La comida moruna está deliciosa. Sus especias, salsas y sazones me deleitan porque del pollo sacan un manjar, qué decir de las verduras aliñadas o de ese queso fuerte de animales insospechados. Los árabes saben cocinar y digo yo que tantos años de periplo por el desierto les ha llevado a asimilar lo mejor de cada lugar. Los tipos guisan rico y han aprendido que cuatro ingredientes bastan para realzar el sabor de las cosas. Los monjes rusos hicieron algo parecido con la patata y por eso nos gusta tanto el vodka. Es el valor de lo pequeño.
La capacidad culinaria del islam, sin embargo, me resulta escandalosa por un motivo: el Ramadán. Todavía no he terminado de entender la gracia de esas semanas de angustia diurna para terminar saqueando la despensa cuando parece desaparecer el sol del ocaso. Mis amigos musulmanes piensan que esta mortificación les acerca al Creador y lo más cerca que he estado yo de Allah ha sido comiendo kibbeh, que es una croqueta elaborada con tomate y carne de oveja. Algunos parapetan mi incomprensión recriminando el hambre que pasamos los católicos el miércoles de ceniza, pero en fin, uno puede santificarse sin comer torrijas, que no dejan de ser pan mojao.
Con San Agustín yo defiendo que en lo dudoso, libertad y por eso me parece genial que cada cual ayune cuando estime oportuno. Algo parecido pronunció Mariano Rajoy en la tribuna del Congreso de los Diputados: el expresidente le espetó a Pablo Iglesias que le parecía genial que él fuera siempre con él puño en alto, siempre que no fuese obligatorio para todos los demás. Las risas del hemiciclo hoy son rechinar de dientes en Ceuta. Y lo digo con conocimiento de causa.
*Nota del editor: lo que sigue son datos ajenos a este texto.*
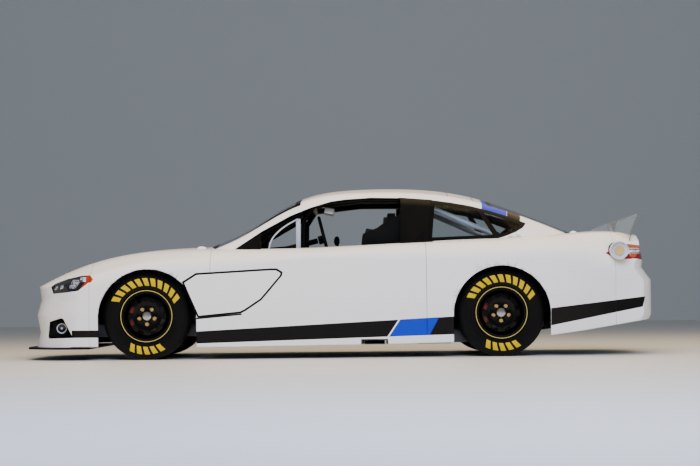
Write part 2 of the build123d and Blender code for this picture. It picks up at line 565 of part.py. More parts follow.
# Cage of round tube: main hoop, roof frame, screen legs, dash bar, door bars, stays and diagonal
tube = 22
hoop_x = 620
foot_z = floor_z + sheet + 5
hoop_foot_z = step_z + sheet + 5
cage = []
for side in (-1, 1):
    hoop_top = (hoop_x, side * 490, 1262)
    halo = (-190, side * 505, 1222)
    screen = (-900, side * 690, 826)
    post = (-275, side * 600, 815)
    runs = [[(hoop_x, side * 800, hoop_foot_z), (hoop_x, side * 745, 860), (hoop_x, side * 590, 1190), hoop_top],
            [hoop_top, (200, side * 500, 1266), halo, screen, (-865, side * 805, foot_z)],
            [hoop_top, (1240, side * 470, 985), (1575, side * 457, 606)],
            [halo, (-268, side * 570, 1108), post]]
    for z, bulge in ((370, 850), (490, 860), (610, 860), (730, 850)):
        runs.append([(hoop_x, side * 775, z), (hoop_x - 260, side * bulge, z), (-560, side * bulge, z), (-915, side * 745, z)])
    for run in runs:
        cage += rod_run(run, tube)
    cage += [ball(point, tube) for point in (hoop_top, halo, post)]
for line in ([(hoop_x, -490, 1262), (hoop_x, 490, 1262)], [(-190, -505, 1222), (-190, 505, 1222)],
             [(-275, -735, 815), (-275, 735, 815)], [(hoop_x, -750, 800), (hoop_x, 750, 800)],
             [(hoop_x, -480, 1262), (hoop_x, 780, 480)]):
    cage += rod_run(line, tube)
add("cage", fused(cage))

# Seat: moulded shell with side wings up to the head
seat_half = 205
seat_wall = 28
seat_shell = [(-90, 222), (-90, 340), (210, 310), (320, 440), (400, 910), (410, 1150), (470, 1150), (470, 890), (400, 420), (310, 222)]
seat_side = [(-40, 222), (-40, 420), (210, 480), (300, 640), (320, 800), (196, 890), (206, 985), (320, 1032), (395, 1085),
             (520, 1150), (560, 1150), (530, 900), (450, 430), (340, 222)]
wings = [side_prism(seat_side, driver_y + side * (seat_half - 1), driver_y + side * (seat_half + seat_wall)) for side in (-1, 1)]
add("seat", fused([side_prism(seat_shell, driver_y - seat_half, driver_y + seat_half)] + wings))

# Instrument panel under the screen, with room for the column
dash_outline = [(-760, 870), (-330, 900), (-318, 850), (-345, 845), (-420, 872), (-760, 850)]
column_room = rod(tuple(hub + axis * 100), tuple(hub + axis * 700), 30)
add("dash", one(side_prism(dash_outline, -545, 545).cut(column_room)))

for name, shape in nodes.items():
    export_step(shape, f"parts/{name}.step")
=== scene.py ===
import bpy
import json
from math import atan, hypot, pi, radians
from mathutils import Matrix, Vector

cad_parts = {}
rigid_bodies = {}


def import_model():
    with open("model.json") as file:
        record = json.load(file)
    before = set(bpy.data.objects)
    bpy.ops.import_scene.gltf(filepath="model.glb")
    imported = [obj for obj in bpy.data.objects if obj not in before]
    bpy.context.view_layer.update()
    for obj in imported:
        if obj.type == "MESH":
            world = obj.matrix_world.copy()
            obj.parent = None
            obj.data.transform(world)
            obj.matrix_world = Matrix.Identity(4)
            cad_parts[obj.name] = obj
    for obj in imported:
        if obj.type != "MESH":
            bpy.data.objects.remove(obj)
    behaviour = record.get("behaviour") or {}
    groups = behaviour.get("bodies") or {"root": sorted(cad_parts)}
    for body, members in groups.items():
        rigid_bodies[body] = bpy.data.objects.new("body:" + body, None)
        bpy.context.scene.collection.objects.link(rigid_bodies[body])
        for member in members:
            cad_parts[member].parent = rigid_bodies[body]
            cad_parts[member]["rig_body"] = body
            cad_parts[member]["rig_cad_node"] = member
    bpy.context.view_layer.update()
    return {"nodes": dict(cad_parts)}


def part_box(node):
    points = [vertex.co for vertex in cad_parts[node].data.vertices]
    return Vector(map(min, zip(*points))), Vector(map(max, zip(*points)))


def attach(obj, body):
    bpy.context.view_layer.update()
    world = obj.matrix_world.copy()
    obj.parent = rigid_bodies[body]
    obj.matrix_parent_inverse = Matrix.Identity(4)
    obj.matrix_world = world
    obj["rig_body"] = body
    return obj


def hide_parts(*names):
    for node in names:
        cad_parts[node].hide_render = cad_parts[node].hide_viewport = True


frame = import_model()
nodes = frame["nodes"]
bpy.ops.object.select_all(action="DESELECT")
print("frame loaded,", len(nodes), "nodes")


# helpers

def selectOnly(piece):
    bpy.ops.object.select_all(action="DESELECT")
    piece.select_set(True)
    bpy.context.view_layer.objects.active = piece


def startEdit(piece):
    # edit mode with the whole mesh selected
    selectOnly(piece)
    bpy.ops.object.mode_set(mode="EDIT")
    bpy.ops.mesh.select_all(action="SELECT")


def finishPiece(piece, name, body, materials):
    # the piece gets its name, its finishes and the body it rides on
    piece.name = name
    piece.data.name = name
    piece.data.materials.clear()
    for material in materials:
        piece.data.materials.append(material)
    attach(piece, body)
    return piece


def placeInMesh(piece):
    # the object goes back to the origin and its place stays in its mesh
    selectOnly(piece)
    bpy.ops.object.transform_apply(location=True, rotation=True, scale=True)


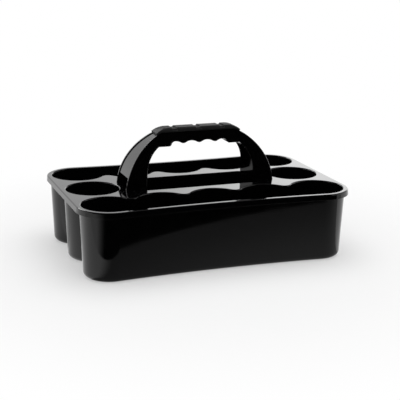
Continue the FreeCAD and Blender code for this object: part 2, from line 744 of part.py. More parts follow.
def hollow_outline(sizes, form):
    """Hollow of the right leg, open below and out through the doorway at its foot."""
    foot_z = sizes.deck_height - sizes.cutter_excess
    outside_x = sizes.foot_outer + sizes.cutter_excess
    wall_x = sizes.leg_inner + sizes.web_thickness
    inner_x, inner_z = form.inner_centre
    inner_radius = sizes.inner_arch_radius + sizes.web_thickness
    outer_radius = form.radius - sizes.web_recess - sizes.web_thickness
    top_z = sizes.deck_height + sizes.leg_hollow_height
    door_z = sizes.deck_height + sizes.doorway_height
    inner_top = math.degrees(math.asin((top_z - inner_z) / inner_radius))
    top_x = inner_x + inner_radius * math.cos(math.radians(inner_top))
    outer_top = form.angle_at(top_z, outer_radius)
    outer_foot = form.angle_at(door_z, outer_radius)
    at_wall = ("Sizes.leg_inner + Sizes.web_thickness", "Sizes.deck_height - Sizes.cutter_excess")
    at_top = (None, "Sizes.deck_height + Sizes.leg_hollow_height")
    at_door = (None, "Sizes.deck_height + Sizes.doorway_height")
    at_outside = ("Sizes.foot_outer + Sizes.cutter_excess", None)
    inner_size = "Sizes.inner_arch_radius + Sizes.web_thickness"
    outer_size = "Sizes.arch_radius - Sizes.web_recess - Sizes.web_thickness"
    pieces = [
        Line((wall_x, foot_z), (wall_x, inner_z), at_wall),
        Arc(form.inner_centre, inner_radius, 0, inner_top, False, (INNER_ARCH_X, INNER_ARCH_Z), inner_size),
        Line((top_x, top_z), form.on_arch(outer_top, outer_radius), at_top, "Horizontal"),
        Arc(form.centre, outer_radius, outer_foot, outer_top, True, (ARCH_X, ARCH_Z), outer_size),
        Line(form.on_arch(outer_foot, outer_radius), (outside_x, door_z), at_door, "Horizontal"),
        Line((outside_x, door_z), (outside_x, foot_z), at_outside, "Vertical"),
        Line((outside_x, foot_z), (wall_x, foot_z), lie="Horizontal"),
    ]
    return pieces, (1, 2, 3, 4, 5, 6)


def tongue_outline(sizes):
    """Snap tongue under the right leg, with its nose pointing away from the hand gap."""
    inner = "Sizes.leg_inner"
    outer = "Sizes.leg_inner + Sizes.tongue_thickness"
    nose = f"{outer} + Sizes.nose_reach"
    root = "Sizes.deck_height + Sizes.web_thickness"
    foot = "Sizes.deck_height - Sizes.tongue_length"
    places = [
        (inner, root),
        (inner, foot),
        (outer, foot),
        (nose, f"{foot} + Sizes.nose_height / 2"),
        (nose, f"{foot} + Sizes.nose_height"),
        (outer, f"{foot} + Sizes.nose_height"),
        (outer, root),
    ]
    points = [(sizes.value(x), sizes.value(z)) for x, z in places]
    ends = points[1:] + points[:1]
    pieces = [Line(start, end, at) for start, end, at in zip(points, ends, places)]
    return pieces, tuple(range(len(pieces)))


def cut_leg(doc, sizes, handle, room, name, word, outline):
    """Takes one region of a leg away between its two side plates."""
    sketch = upright_sketch(doc, f"{name}_{word}_outline", UPRIGHT_ALONG_X, outline)
    block = extrude(doc, sketch, f"{name}_{word}_block", Vector(0, 1, 0), HANDLE_WIDTH)
    cutter = combine(doc, "Common", f"{name}_{word}_cutter", block, room)
    return combine(doc, "Cut", f"handle_less_{name}_{word}", handle, cutter)


def handle_edges(shape, sizes, form):
    """Edges along both faces of the handle, each with its radius: outside, or around the hand gap."""
    edges = []
    for index, edge in enumerate(shape.Edges, start=1):
        span = edge.LastParameter - edge.FirstParameter
        points = [edge.valueAt(edge.FirstParameter + span * part) for part in (0.1, 0.5, 0.9)]
        if any(abs(abs(p.y) - form.half_width(sizes, p.z)) > NEAR for p in points):
            continue
        middle = points[1]
        level = max(p.z for p in points) - min(p.z for p in points) < NEAR
        if level and (middle.z < sizes.deck_height + NEAR or middle.z > form.seat - NEAR):
            continue
        from_arch = math.hypot(abs(middle.x) - form.centre[0], middle.z - form.centre[1])
        outside = from_arch > form.radius - NEAR and abs(middle.x) > form.centre[0]
        radius = sizes.edge_rounding if outside else sizes.inner_edge_rounding
        edges.append((index, radius, radius))
    return edges


def make_handle(doc, sizes, form):
    """The handle: an arch with webbed hollow legs, finger grooves and snap tongues."""
    arch = upright_sketch(doc, "handle_arch", UPRIGHT_ALONG_X, arch_outline(sizes, form))
    blank = extrude(doc, arch, "handle_blank", Vector(0, 1, 0), HANDLE_WIDTH)
    top = f"{SEAT} + Sizes.cutter_excess"
    outline = sides_outline(sizes, form, "0", "Sizes.deck_height", top)
    sides = upright_sketch(doc, "handle_sides", UPRIGHT_ALONG_Y, outline)
    limit = extrude(doc, sides, "handle_limit", Vector(1, 0, 0), HANDLE_LENGTH)
    handle = combine(doc, "Common", "handle_form", blank, limit)
    doc.recompute()
    handle = round_edges(doc, "handle_rounded", handle, handle_edges(handle.Shape, sizes, form))
    base = "Sizes.deck_height - 2 * Sizes.cutter_excess"
    outline = sides_outline(sizes, form, "Sizes.side_thickness", base, top)
    between = upright_sketch(doc, "between_sides", UPRIGHT_ALONG_Y, outline)
    room = extrude(doc, between, "room_between_sides", Vector(1, 0, 0), ROOM_LENGTH)
    for word, outline in (("web", web_outline(sizes, form)), ("hollow", hollow_outline(sizes, form))):
        handle = cut_leg(doc, sizes, handle, room, "right", word, outline)
        handle = cut_leg(doc, sizes, handle, room, "left", word, mirror_outline(outline))
    outline = tongue_outline(sizes)
    tongues = []
    for name, shape in (("right", outline), ("left", mirror_outline(outline))):
        sketch = upright_sketch(doc, f"{name}_tongue_outline", UPRIGHT_ALONG_X, shape)
        tongues.append(extrude(doc, sketch, f"{name}_tongue", Vector(0, 1, 0), "Sizes.tongue_width"))
    whole = doc.addObject("Part::MultiFuse", "handle_whole")
    whole.Shapes = [handle, *tongues]
    whole.Refine = True
    whole.Label = "handle"
    doc.recompute()
    return whole


def cover_outline(sizes, form):
    """Outline of the grip cover along X, hollowed below to sit on the arch."""
    top = form.seat + sizes.cover_height
    reach_angle = math.degrees(math.acos((sizes.cover_reach - form.centre[0]) / form.radius))
    seat_x = form.on_arch(form.seat_angle, form.radius)[0]
    inner = form.on_arch(reach_angle, form.radius)
    outer = form.on_arch(reach_angle, form.radius + sizes.cover_end_thickness)
    run, drop = outer[0] - sizes.cover_flat, top - outer[1]
    slope_radius = (run ** 2 + drop ** 2) / (2 * drop)
    slope_end = math.degrees(math.acos(run / slope_radius))
    at_arch, size = (ARCH_X, ARCH_Z), "Sizes.arch_radius"
    under = Arc(form.centre, form.radius, reach_angle, form.seat_angle, True, at_arch, size)
    slope_centre = (sizes.cover_flat, top - slope_radius)
    slope = Arc(slope_centre, slope_radius, slope_end, 90, at=("Sizes.cover_flat", None))
    at_top = (None, f"{SEAT} + Sizes.cover_height")
    pieces = [
        Line((-seat_x, form.seat), (seat_x, form.seat), (None, SEAT), "Horizontal"),
        under,
        Line(inner, outer, ("Sizes.cover_reach", None)),
        slope,
        Line((sizes.cover_flat, top), (-sizes.cover_flat, top), at_top, "Horizontal"),
        slope.mirrored(False).reversed(),
        Line((-outer[0], outer[1]), (-inner[0], inner[1])),
        under.mirrored(False).reversed(),
    ]
    return pieces, (0, 1, 2, 5, 6, 7)


def square_ends(sketch, sizes):
    """Sets the steps at the cover's ends square to the arch."""
    bind(sketch, "left_reach", "Sizes.cover_reach", "DistanceX", 6, 2, -1, 1, sizes.cover_reach)
    for name, step, under in (("right", 2, 1), ("left", 6, 7)):
        thickness = sizes.cover_end_thickness
        bind(sketch, f"{name}_step", "Sizes.cover_end_thickness", "Distance", step, thickness)
        sketch.addConstraint(Sketcher.Constraint("PointOnObject", under, 3, step))


def groove_outline(sizes):
    """Section of a cross groove: over the top of the cover and down both its sides."""
    foot = f"{SEAT} + Sizes.groove_margin"
    roof = f"{SEAT} + Sizes.cover_height - Sizes.groove_depth"
    side = "Sizes.cover_half_width - Sizes.groove_depth"
    wide = "Sizes.cover_half_width + Sizes.cutter_excess"
    high = f"{SEAT} + Sizes.cover_height + Sizes.cutter_excess"
    y, out_y = sizes.value(side), sizes.value(wide)
    foot_z, roof_z, high_z = sizes.value(foot), sizes.value(roof), sizes.value(high)
    radius = sizes.cover_rounding - sizes.groove_depth
    bend = Arc((y - radius, roof_z - radius), radius, 0, 90, size="Sizes.cover_rounding - Sizes.groove_depth")
    pieces = [
        Line((y, foot_z), (y, roof_z - radius), (side, foot), "Vertical"),
        bend,
        Line((y - radius, roof_z), (radius - y, roof_z), (None, roof), "Horizontal"),
        bend.mirrored(False).reversed(),
        Line((-y, roof_z - radius), (-y, foot_z), lie="Vertical"),
        Line((-y, foot_z), (-out_y, foot_z), (side, foot)),
        Line((-out_y, foot_z), (-out_y, high_z), (wide, foot)),
        Line((-out_y, high_z), (out_y, high_z), (wide, high)),
        Line((out_y, high_z), (out_y, foot_z), (wide, high)),
        Line((out_y, foot_z), (y, foot_z), (wide, foot)),
    ]
    return pieces, (4, 5, 6, 7, 8, 9)


def cover_edges(shape, sizes, form):
    """Long upper edges of the cover. Their rounding runs out towards the cover's ends."""
    edges = []
    for index, edge in enumerate(shape.Edges, start=1):
        start, end = (edge.valueAt(edge.FirstParameter), edge.valueAt(edge.LastParameter))
        middle = edge.valueAt((edge.FirstParameter + edge.LastParameter) / 2)
        on_side = abs(abs(middle.y) - sizes.cover_half_width) < NEAR
        along = abs(start.x - end.x) > sizes.cover_end_thickness
        if not (on_side and along) or middle.z < form.seat + NEAR:
            continue
        radii = []
        for point in (start, end):
            flat = abs(point.x) < sizes.cover_flat + NEAR
            radii.append(sizes.cover_rounding if flat else sizes.cover_end_rounding)
        edges.append((index, *radii))
    return edges


def make_grip_cover(doc, sizes, form):
    """The soft cover of the grip, with three cross grooves."""
    sketch = upright_sketch(doc, "cover_outline", UPRIGHT_ALONG_X, cover_outline(sizes, form))
    square_ends(sketch, sizes)
    block = extrude(doc, sketch, "cover_block", Vector(0, 1, 0), "2 * Sizes.cover_half_width")
    doc.recompute()
    cover = round_edges(doc, "cover_rounded", block, cover_edges(block.Shape, sizes, form))
    section = upright_sketch(doc, "groove_section", UPRIGHT_ALONG_Y, groove_outline(sizes))
    for name, place in (("left", -1), ("middle", 0), ("right", 1)):
        cutter = extrude(doc, section, f"{name}_groove_cutter", Vector(1, 0, 0), "Sizes.groove_width")
        cutter.setExpression("Placement.Base.x", f"{place} * Sizes.groove_pitch")
        cover = combine(doc, "Cut", f"cover_less_{name}_groove", cover, cutter)
    cover.Label = "grip_cover"
    doc.recompute()
    return cover


def check_objects(doc):
    """Stops the build where an object of the document failed."""
    for item in doc.Objects:
        if "Invalid" in item.State or "Error" in item.State:
            raise RuntimeError(f"{item.Label} failed: {item.State}")


def export_part(part):
    """Writes one sub-part, after a look at its shape."""
    shape = part.Shape
    if shape.isNull() or not shape.isValid() or len(shape.Solids) != 1:
        raise RuntimeError(f"{part.Label} isn't one valid solid")
    print(f"{part.Label}: {len(shape.Faces)} faces, {shape.Volume / 1000:.1f} cubic centimetres")
    shape.exportStep(f"parts/{part.Label}.step")


def main():
    doc = FreeCAD.newDocument("bottle_carrier_basket")
    sizes = Sizes(doc)
    form = HandleForm(sizes)
    parts = [make_basket(doc, sizes), make_handle(doc, sizes, form), make_grip_cover(doc, sizes, form)]
    doc.recompute()
    check_objects(doc)
    os.makedirs("parts", exist_ok=True)
    for part in parts:
        export_part(part)


main()
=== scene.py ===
"""Studio picture of a bottle carrier basket, built around its fixed CAD model.

The basket, its handle and its grip cover are shown as the CAD nodes. This script dresses them in
procedural plastics, lays the studio around them and sets up the camera. Lengths are in metres.
"""

import logging
import math
from dataclasses import dataclass, field
from enum import Enum

import bpy
from mathutils import Matrix, Vector

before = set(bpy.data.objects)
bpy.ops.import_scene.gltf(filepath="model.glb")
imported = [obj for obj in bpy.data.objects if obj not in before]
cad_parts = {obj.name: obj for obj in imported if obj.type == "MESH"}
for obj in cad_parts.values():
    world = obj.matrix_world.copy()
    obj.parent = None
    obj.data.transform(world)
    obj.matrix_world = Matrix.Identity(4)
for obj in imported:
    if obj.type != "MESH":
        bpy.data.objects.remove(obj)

log = logging.getLogger("scene")

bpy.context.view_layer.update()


class Socket(Enum):
    """Socket types of a node group's interface."""

    COLOUR = "NodeSocketColor"
    VALUE = "NodeSocketFloat"
    VECTOR = "NodeSocketVector"


class Part(Enum):
    """Names of the object's CAD nodes."""

    BASKET = "basket"
    HANDLE = "handle"
    GRIP_COVER = "grip_cover"


@dataclass(frozen=True)
class Lens:
    """Where the camera stands and what its lens covers.

    Attributes:
        target: point that the camera looks at.
        distance: from the target to the camera.
        azimuth: degrees around the object, where 0 looks along +Y.
        elevation: degrees above the horizon.
        roll: degrees about the line of sight.
        focal_length: in millimetres, on a sensor that is 36 mm wide.
    """

    target: tuple[float, float, float] = (0.00798, -0.000285, 0.070497)
    distance: float = 1.54739
    azimuth: float = -20.841
    elevation: float = 15.55
    roll: float = 0.972
    focal_length: float = 92.997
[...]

Andando por la bíblica Trípoli, que es una de las ciudades más pobres del Oriente Medio, acaso el núcleo urbano más islamizado del Líbano, me entró el hambre y no pude más que esperar hasta la hora de la merienda. Estábamos de Ramadán y en toda la ciudad, llena de zocos y bazares, nadie quería darnos de comer. Que ellos aguanten el hambre me parece estupendo siempre que nos dejen almorzar a los demás. Es como el puño de Pablo Iglesias. Al final conseguimos de extranjis una pequeña tarteleta de verduras, pasado el mediodía, y nuestro peregrinar gastronómico terminó horas despues en la trastienda de una lonja. Serían las siete de la tarde, el sol comenzaba a ponerse, cuando logramos comer de tapadillo un pescado riquísimo.
Mi hambre en Trípoli es una anécdota puesto que no pienso volver en Ramadán a esa bella ciudad, pero hay anécdotas que se hacen costumbre por imposición, y a eso vamos en España. Que los musulmanes cierren su boca unas semanas al año no debería preocuparnos, pero sí es escandaloso que Melilla y su gobierno del PP hayan arrebatado la festividad de San José para dársela al Ramadán, como si un banquete nocturno pudiese sustituir el banquete del Esposo. Es una vergüenza que aquellos que dicen defender nuestras tradiciones se asocien con aquellos que pretenden destruirlas. Si en lo dudoso debe reinar la libertad, en lo esencial San Agustín dio con la clave: unidad.